Et c’est au scalpel que Nicoleta Esinencu dissèque l’Histoire, le pouvoir de l’État, la guerre, et les conséquences de la chute du Mur : la mise en place d’un autoritarisme post-totalitaire par une nouvelle nomenklatura, apparatchiks de la transition perpétuant et réinventant un terrorisme d’État, plus insidieux et nettement moins saisissable que celui de l’Ex-Union soviétique. À l’Est, le postcommunisme n’est que le prolongement d’une société dans laquelle l’individu reste considéré comme un insecte, le zyklon B, faut-il le rappeler, est à la base un pesticide.

L’auteure rend compte de la désinformation, de l’endoctrinement et de la manipulation des masses.
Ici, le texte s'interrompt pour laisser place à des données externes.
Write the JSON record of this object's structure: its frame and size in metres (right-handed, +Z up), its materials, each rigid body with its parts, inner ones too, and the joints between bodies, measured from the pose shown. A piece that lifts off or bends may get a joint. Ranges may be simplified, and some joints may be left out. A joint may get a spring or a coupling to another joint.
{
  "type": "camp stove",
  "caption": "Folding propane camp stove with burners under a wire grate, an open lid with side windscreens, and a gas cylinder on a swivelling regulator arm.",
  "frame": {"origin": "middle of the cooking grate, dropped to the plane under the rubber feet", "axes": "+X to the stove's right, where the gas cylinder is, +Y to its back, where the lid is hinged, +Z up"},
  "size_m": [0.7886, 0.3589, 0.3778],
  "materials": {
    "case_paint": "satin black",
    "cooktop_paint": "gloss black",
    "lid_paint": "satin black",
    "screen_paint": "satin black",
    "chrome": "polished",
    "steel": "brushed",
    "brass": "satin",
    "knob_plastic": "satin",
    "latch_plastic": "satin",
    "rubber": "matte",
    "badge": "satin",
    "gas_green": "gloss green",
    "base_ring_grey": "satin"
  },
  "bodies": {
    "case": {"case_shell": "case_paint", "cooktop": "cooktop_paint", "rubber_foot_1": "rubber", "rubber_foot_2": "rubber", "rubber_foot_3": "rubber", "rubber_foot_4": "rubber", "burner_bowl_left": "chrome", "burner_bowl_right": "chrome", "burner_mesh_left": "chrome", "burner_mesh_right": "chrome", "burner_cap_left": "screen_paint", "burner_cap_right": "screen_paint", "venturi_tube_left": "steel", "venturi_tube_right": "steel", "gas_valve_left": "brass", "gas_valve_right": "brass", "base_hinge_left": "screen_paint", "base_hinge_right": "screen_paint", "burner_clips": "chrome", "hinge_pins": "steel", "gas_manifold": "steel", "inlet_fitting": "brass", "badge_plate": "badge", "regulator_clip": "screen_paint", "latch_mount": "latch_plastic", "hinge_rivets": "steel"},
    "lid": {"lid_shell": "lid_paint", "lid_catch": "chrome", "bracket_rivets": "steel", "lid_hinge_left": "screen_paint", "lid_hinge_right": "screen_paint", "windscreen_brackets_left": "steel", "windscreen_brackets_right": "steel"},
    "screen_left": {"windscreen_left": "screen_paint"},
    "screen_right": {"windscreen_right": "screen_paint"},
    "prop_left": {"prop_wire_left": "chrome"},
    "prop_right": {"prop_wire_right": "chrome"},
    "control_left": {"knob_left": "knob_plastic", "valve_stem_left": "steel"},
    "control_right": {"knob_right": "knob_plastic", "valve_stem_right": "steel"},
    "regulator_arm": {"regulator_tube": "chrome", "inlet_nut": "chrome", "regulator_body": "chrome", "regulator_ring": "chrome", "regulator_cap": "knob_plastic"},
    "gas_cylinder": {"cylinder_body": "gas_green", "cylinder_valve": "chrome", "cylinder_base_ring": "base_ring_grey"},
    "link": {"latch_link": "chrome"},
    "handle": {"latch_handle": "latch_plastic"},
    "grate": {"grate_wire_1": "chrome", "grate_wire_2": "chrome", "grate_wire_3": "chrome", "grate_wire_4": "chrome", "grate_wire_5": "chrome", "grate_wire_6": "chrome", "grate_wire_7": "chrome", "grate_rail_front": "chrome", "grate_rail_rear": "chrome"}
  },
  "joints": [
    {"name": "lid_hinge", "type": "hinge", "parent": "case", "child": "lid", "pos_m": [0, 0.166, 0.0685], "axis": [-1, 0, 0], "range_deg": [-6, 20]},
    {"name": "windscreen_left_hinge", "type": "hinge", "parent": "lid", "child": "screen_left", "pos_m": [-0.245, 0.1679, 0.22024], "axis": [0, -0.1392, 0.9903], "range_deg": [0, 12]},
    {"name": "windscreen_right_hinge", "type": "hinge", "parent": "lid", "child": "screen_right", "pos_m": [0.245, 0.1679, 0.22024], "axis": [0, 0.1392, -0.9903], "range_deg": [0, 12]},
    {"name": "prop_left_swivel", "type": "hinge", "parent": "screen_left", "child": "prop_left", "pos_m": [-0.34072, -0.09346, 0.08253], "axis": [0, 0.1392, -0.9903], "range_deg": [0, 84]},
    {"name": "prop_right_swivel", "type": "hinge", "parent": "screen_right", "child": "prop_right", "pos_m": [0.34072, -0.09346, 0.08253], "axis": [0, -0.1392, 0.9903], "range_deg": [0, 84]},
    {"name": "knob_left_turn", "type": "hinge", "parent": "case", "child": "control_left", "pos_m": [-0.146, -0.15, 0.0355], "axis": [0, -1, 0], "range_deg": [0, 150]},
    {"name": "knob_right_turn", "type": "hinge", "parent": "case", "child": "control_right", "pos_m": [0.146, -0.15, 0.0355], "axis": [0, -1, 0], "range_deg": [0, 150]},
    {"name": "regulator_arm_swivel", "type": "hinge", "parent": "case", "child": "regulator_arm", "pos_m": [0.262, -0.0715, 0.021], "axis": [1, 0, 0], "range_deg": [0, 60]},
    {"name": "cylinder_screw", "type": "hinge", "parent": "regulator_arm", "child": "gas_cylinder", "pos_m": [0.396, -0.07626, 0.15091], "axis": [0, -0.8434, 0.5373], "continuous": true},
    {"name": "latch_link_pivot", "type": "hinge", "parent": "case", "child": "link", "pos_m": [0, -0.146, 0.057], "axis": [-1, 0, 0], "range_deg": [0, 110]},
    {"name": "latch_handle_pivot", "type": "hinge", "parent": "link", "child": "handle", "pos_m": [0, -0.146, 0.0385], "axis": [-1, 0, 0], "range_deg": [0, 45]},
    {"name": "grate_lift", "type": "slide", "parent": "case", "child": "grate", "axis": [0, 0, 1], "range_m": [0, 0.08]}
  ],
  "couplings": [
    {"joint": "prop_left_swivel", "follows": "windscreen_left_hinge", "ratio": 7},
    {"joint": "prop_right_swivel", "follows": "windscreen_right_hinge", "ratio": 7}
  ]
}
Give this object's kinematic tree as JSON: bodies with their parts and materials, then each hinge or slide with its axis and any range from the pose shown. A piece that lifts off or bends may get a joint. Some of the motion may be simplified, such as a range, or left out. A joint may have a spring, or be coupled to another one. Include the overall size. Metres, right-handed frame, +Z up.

L’intoxication aux informations poussant à la paranoïa de l’ennemi invisible, sans identité, à l’ennemi clairement identifié, et la propagande inodore, incolore qui s’infiltre sournoisement dans les esprits fait grandir l’empire de la peur et laisse le racisme et le nationalisme dominer les esprits et les pulsions : la haine des juifs, des Tchéchènes, des Moldaves, ou l’envie de reconstruire le Mur, nommons-la, par exemple : la haine de ceux qui ont été derrière le rideau de fer.

Nicoleta Esinencu a écrit et monté ce texte dans le cadre du projet After the Fall – L’Europe après 1989, initié par le Goethe Institut, à l’occasion du 20ème anniversaire de la chute du Mur de Berlin.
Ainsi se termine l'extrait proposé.